This just popped up in my social media feed:
- Rapists can burn for all I care. You rape a woman, whatever horrors fall upon you are well deserved IMO. Over the years, I’ve trained numerous women who were sexually abused or raped, so they should have more tools at their disposal to avoid a repeat of those horrors. Many of them never fully recover, so I have zero sympathy for the perpetrators of these foul crimes.
- I’d be interested in how the law sees this in different countries. Self-defense laws vary wildly but proportionality is often a part of them. In most cases, I don’t think you can mutilate on purpose. I wonder what defense lawyers have to say about this.
- I can see where in some places, this could be a useful deterrent. There are places on earth where rape is such a part of daily life, prevention simply doesn’t cut it. So in that context, I can understand how this is a last-ditch attempt at stopping the problem.
- I don’t like last-ditch efforts much. One of the biggest problems in the self-defense world is the focus on the actual physical fighting techniques over all the steps you can take beforehand to avoid the conflict. Doesn’t matter if it’s male or female self-defense: prevention, avoidance, and de-escalation are in the vast majority of cases easier and more effective than actual fighting. If it gets to the point where it goes physical, things are pretty bleak already. Which is why I believe a focus on prevention is just as important, if not more so than learning to fight. For more information, I did a podcast episode specifically on self-defense tips for young women.
- Re. the previous point: humans like easy, one-stop-shop solutions. This kind of thing fits perfectly in that dynamic. I’m afraid too many women will think “This is perfect and all I need!” to then neglect all the steps that lead up to rape, steps during which you can often still act decisively to avoid it. The result might then be an increased risk of rape. This is similar to men who think strapping on a weapon is all they need to defend themselves. Weapons, and IMO this Rape aXe is a weapon, are not magic wands; they don’t make a problem go away by simply having it.
- There is this notion, especially with women, that hurting a man’s genitals is a surefire solution to stop him in his tracks. It is false. Some men drop at the slightest bit of pain, others don’t notice it. Some men are fine at first and the pain kicks in later, others become enraged. I’m not even taking drugs and alcohol into account… The sick bastards who like to rape women are unlikely to all fall in the “drop right away” category. The ones who don’t, what’s to stop them from seeing red and beating up or killing the woman for maiming them? The explanation the manufacturers of this device gave about this issue was very much misleading IMO…
The analogy for men is hitting softly: in some cases, it triggers the attacker to take the violence to a whole new level. As stated above, there are no easy solutions.

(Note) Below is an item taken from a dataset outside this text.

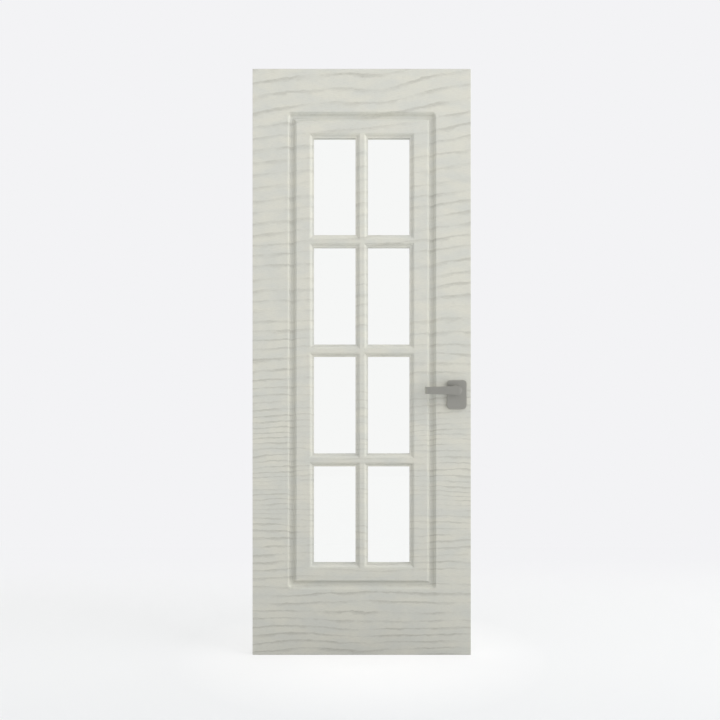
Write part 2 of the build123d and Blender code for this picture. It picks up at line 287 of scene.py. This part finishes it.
# leaf: fibreboard faced with a pale film, pressed with ash grain that runs across stiles and rails alike
leafFilm = {
    "colour": "#cfcfc7",       # measured in the middle of the leaf
    "creamTint": "#dfdccc",
    "coolTint": "#c2c6c3",
    "lineColour": "#b3b2a9",   # late wood lines
    "poreColour": "#a9a89f",   # bottoms of the pressed pores
    "roughness": 0.46,
    "poreDepth": 0.2 * mm,
    "lineMix": 0.7,            # how far a line goes towards its own colour, and a pore
    "poreMix": 0.7,
    "tintMix": 0.25,
    # sizes of the patterns, in repeats a metre along the grain and across it
    "swaySize": (1.9, 1.0, 4.2),      # 530 mm by 240 mm
    "rippleSize": (17, 1.0, 30),      # 60 mm by 33 mm
    "strengthSize": (6, 1.0, 16),     # 170 mm by 60 mm
    "dashSize": (48, 1.0, 900),       # 20 mm by 1 mm
    "hairSize": (120, 1.0, 2000),     # 8 mm by 0.5 mm
    "tintSize": (8, 1.0, 20),         # 120 mm by 50 mm
    "leanOfEdge": 0.35,        # rise of the pattern a metre of depth, so that mouldings carry it on
    "thinLine": 0.24,          # thickness of a line, as a share of the gap to the next
    "thickLine": 0.62,
    "lineRise": 0.12,          # share of the gap over which a line comes up to full strength
    "sashMiddle": 380 * mm,    # the sash is pressed less deep, inside this half width of its middle
    "sashHalf": 238 * mm,
    "sashTop": 870 * mm,
    "sashBottom": -790 * mm,
    "sashGrain": 0.55,
    "calmLow": -300 * mm,      # a line's strength goes from lowStrength here
    "calmHigh": 850 * mm,      # to highStrength here
    "lowStrength": 0.75,
    "highStrength": 0.72,
    "grainSpan": 2.2,          # metres
    "lineTotal": 78,
    # metres below the top, and lines passed by then: they are closest beside the low panes
    "linesPassed": ((0.5, 11), (1.0, 24.5), (1.2, 31.5), (1.35, 39), (1.6, 53), (1.75, 59), (2.0, 68)),
    "sway": 46 * mm,           # slow wander of a line from its level
    "ripple": 9 * mm,          # quick wander, down to the teeth on a line's edge
    "climb": 0.13,             # rise to the right at the top, metres a metre; it fades to level lower down
    "dip": 34 * mm,            # the heart figure's sag in the top rail
    "sagMiddle": 420 * mm,
    "sagWidth": 150 * mm,
    "sagLow": 550 * mm,
    "sagHigh": 950 * mm,
    "leanLow": -500 * mm,      # the climb grows from here up to leanHigh
    "leanHigh": 850 * mm,
    "grainTop": 1020 * mm,     # lines are counted down from this height
}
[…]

Rapists are vile and despicable excuses for a human being, but they are not necessarily stupid. Let’s assume the Rape aXe becomes commonly used: it’s not like they won’t know about it. What’s to stop them from changing their MO to start with knocking the woman out or beating her senseless first, then check for the device, remove it and rape her anyway? Which brings me back to my point about last-ditch solutions. They aren’t useless, but people tend to overly rely on them as a magic talisman.

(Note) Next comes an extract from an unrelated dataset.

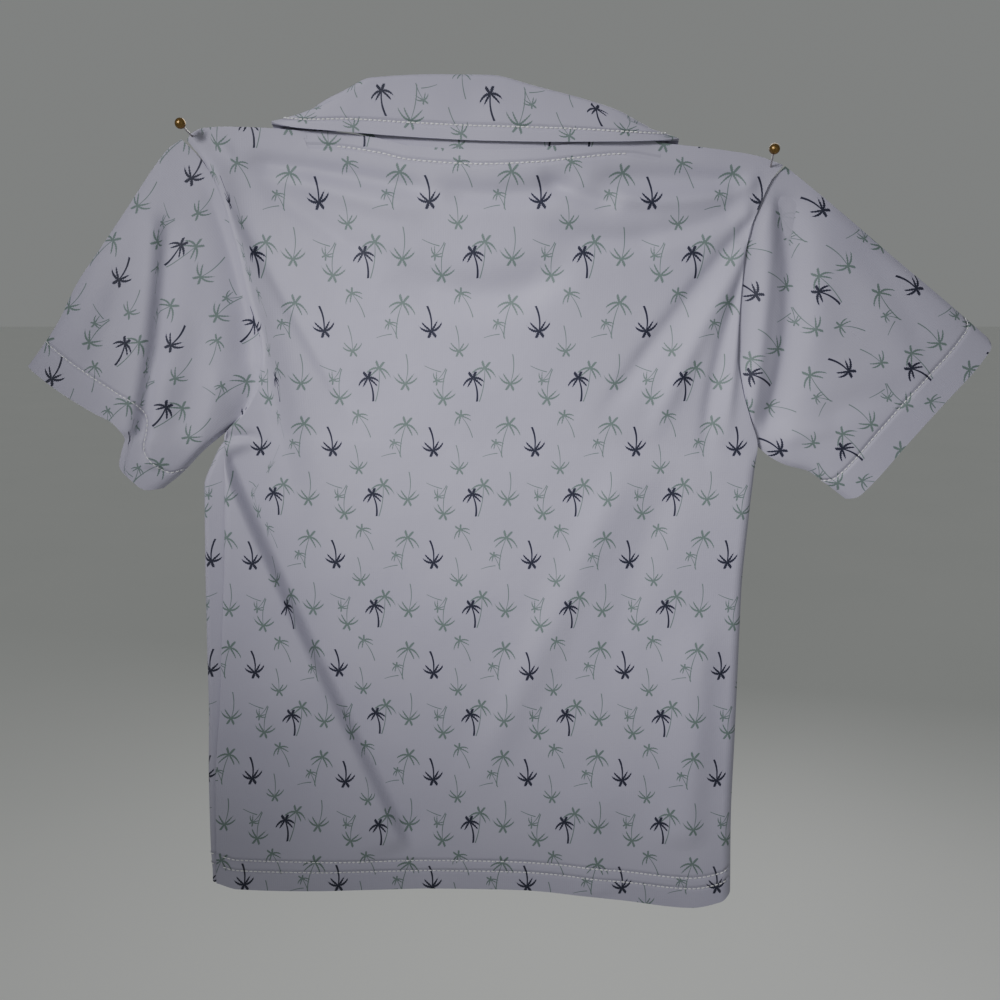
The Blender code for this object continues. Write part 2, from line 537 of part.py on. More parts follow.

Any tool that is used can also be abused. All the folks who want to ban all guns because they are used for killing as well as self-defense; the same applies here. What is to stop a woman from punishing a partner with this device for his screwing around with other women? Doesn’t happen? In Thailand, men might beg to differ… What about false rape accusations? What is to stop a woman from using this device and then claiming rape. This is an uncomfortable reality for many women to accept, but some of them act in such a way. Some examples here. Now I know abusus non tollit usum and that isn’t my point. My point is that if you accept that there is a discussion about the misuse of firearms and other weapons, you must accept it about this device too. And at the very least talk about it. That doesn’t mean the Rape aXe needs to be banned, only that the use of it is more complex than the simplistic solutions we humans like to have. Case in point: is the manufacturer liable for misuse? What does their insurance say? How about your liability where you live? How many legal precedents are there? Has a rapist every sued one of his victims for using this device? What was the outcome? All answers to which the company has very few answers, yet they are pertinent to your future should you use their product…
I’m sure there are more points to bring up, but I’ll leave it at that. I read the FAQ on their website and felt the answers they provided to some of these points were either a dodge or very much misleading.
I don’t have a definitive answer on how effective using the Rape aXe would be in keeping women safe from rape. I’m not questioning the effectiveness of the device itself, obviously (though I am curious to know how many, if any, human test subjects they used to field test the product before making all those definitive claims about it…) But there are many factors involved in defending yourself, regardless if you’re a man or a woman. That means there are many nuances to the discussion which are often neglected. The only advice I would give to women considering its use is this:
Think it through carefully.
Weigh the pro’s and con’s and make an informed decision based on your specific situation and individual needs.
I think the biggest issue here is that the device would need to be worn 24/7 for it to be effective. It is highly unlikely that a significant number of women will wear this when they are relaxing at home.
Even if worn 24/7, it might only be worn 24/7 for 3 weeks of the month.